From “date challenged” to creating blockbusters: “Batman” movie producer to speak on campus tonight
Brandy Cerne | Wednesday, October 28, 2009
Michael Uslan, the originator of the “Batman” movie series, which started in 1989, and the executive producer of “The Dark Knight,” is speaking about his career and the power of following dreams tonight in the Hesburgh Center auditorium at 8 p.m. Uslan talked to The Observer about his work with comic book movies and his advice for today’s college students.
What inspired you to pursue your dream of bringing Batman to the big screen?
I think it’s all about having a passion in life and taking your passion and incorporating it into your work. My passion has always been about comics and movies and taking those two things and making it work. I take my favorite comic book superheroes and make those into movies. It’s a sweet job.
You created the first comic book course at Indiana University in the 1970s. How do you feel comic books have influenced pop culture?
In a huge way. When I was growing up, we were commonly referred to as comic book geeks. We showed up at comic book stores every Wednesday for new comics, and attended the very first comic book convention with only 200 people. When I was 16 or 17, and girls found out I was still reading comic books, I became “date challenged.” Years later, comic books are now the biggest basis for blockbuster movies, videogames and TV shows. They are influencing pop culture on a worldwide basis. To fellow comic book geeks, I say, “We win.”
“The Dark Knight” was the fourth-highest grossing film worldwide. How do you feel about the success of these movies, and what do you think it means for movies today and what audiences want from a film?
I first bought rights to “Batman” in 1979 and set out to make the first dark and serious comic book film and was turned down by every studio in Hollywood. They said I was crazy, and it was the worst idea they ever heard. Now, studios are looking for brand names that can be built into franchises. Comic books do that. They are great stories that are character driven by colorful characters. What’s wonderful is that multiple generations have grown up with these characters. They appeal to parents and kids. For the older generation, they are nostalgic, and for young people, they are exciting and new. Comic books transcend cultures, geographic borders, demographics and have worldwide appeal.

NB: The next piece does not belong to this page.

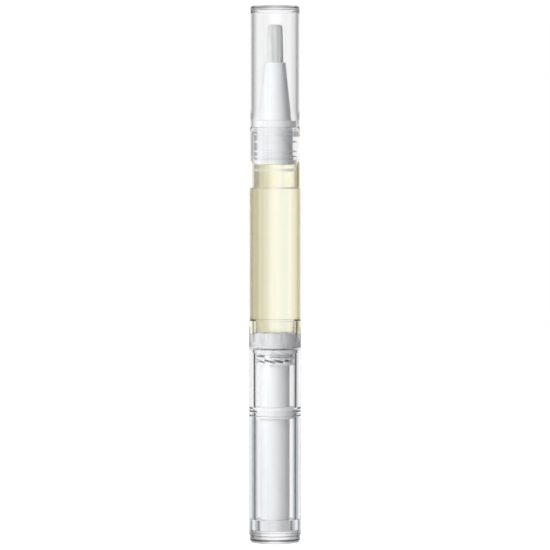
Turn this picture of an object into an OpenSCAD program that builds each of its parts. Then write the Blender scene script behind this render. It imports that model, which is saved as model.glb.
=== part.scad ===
// Clear twist-up nail oil pen, standing on its end plug with its cap on. Millimetres, +Z up.
// The origin is the centre of the base. A knob turns a threaded spindle through a fixed nut,
// and the spindle lifts the piston that feeds oil to the bristles.

/* [Knob and lower tube] */
// Outside diameter of the knob and of the lower tube
tube_d = 13; // [12:0.1:14.5]
// Bore of the knob and of the lower tube
tube_bore_d = 10; // [9.6:0.1:10.6]
// Length of the knob's tube
knob_len = 30.1; // [24:0.1:36]
// Length of the lower tube
lower_len = 23.8; // [20:0.1:30]
// Gap between the knob and the lower tube
turn_gap = 0.2; // [0.1:0.05:0.4]

/* [End plug] */
// Diameter of the plug's foot
plug_d = 12.6; // [12:0.1:13]
// Height of the plug's foot
plug_foot_h = 1.9; // [1.5:0.1:3]
// Length of the plug's stem inside the knob
plug_stem_len = 4.1; // [3:0.1:6]
// Diameter of the dimple under the plug
dimple_d = 3.4; // [2:0.1:5]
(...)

Where do you see the “Batman” series going in the future? Are you planning another movie?
I’m actually not allowed to talk about that. But, there’s a brand new animated direct-to-DVD movie, “Superman/Batman: Public Enemies.” Batman is one of the great iconic characters. His origin story is so primal. Everyone can relate because he has no superpowers. His greatest power is humanity. He also has the greatest gallery of villains.
You just wrote the storyline in the Archie Comics that Archie got engaged. What made you have one of the world’s oldest bachelors get hitched?
Archie marries Veronica. This created a firestorm of international media attention. Sales compared to three years ago are up almost 2000 percent. It’s a worldwide soap opera, and everyone seems to care. According to my mom, I learned to read from Archie comics, so the fact that I’m now writing this historic storyline is a real kick.
Is there any advice you would like to pass on to college students today?
I would say, first, figure out your passion in life and try to make it your work. Have high threshold for frustration. There were 10 years of studios passing on Batman. Next, take calculated risks sometimes and roll the dice. Have a plan B and plan C. Life twists and turns all the time. This is actually what I’m going to be talking about tonight. I’m going to tell the story about my journey as a kid in Indiana with no money or contacts or relatives in Hollywood, and how I was able to make it.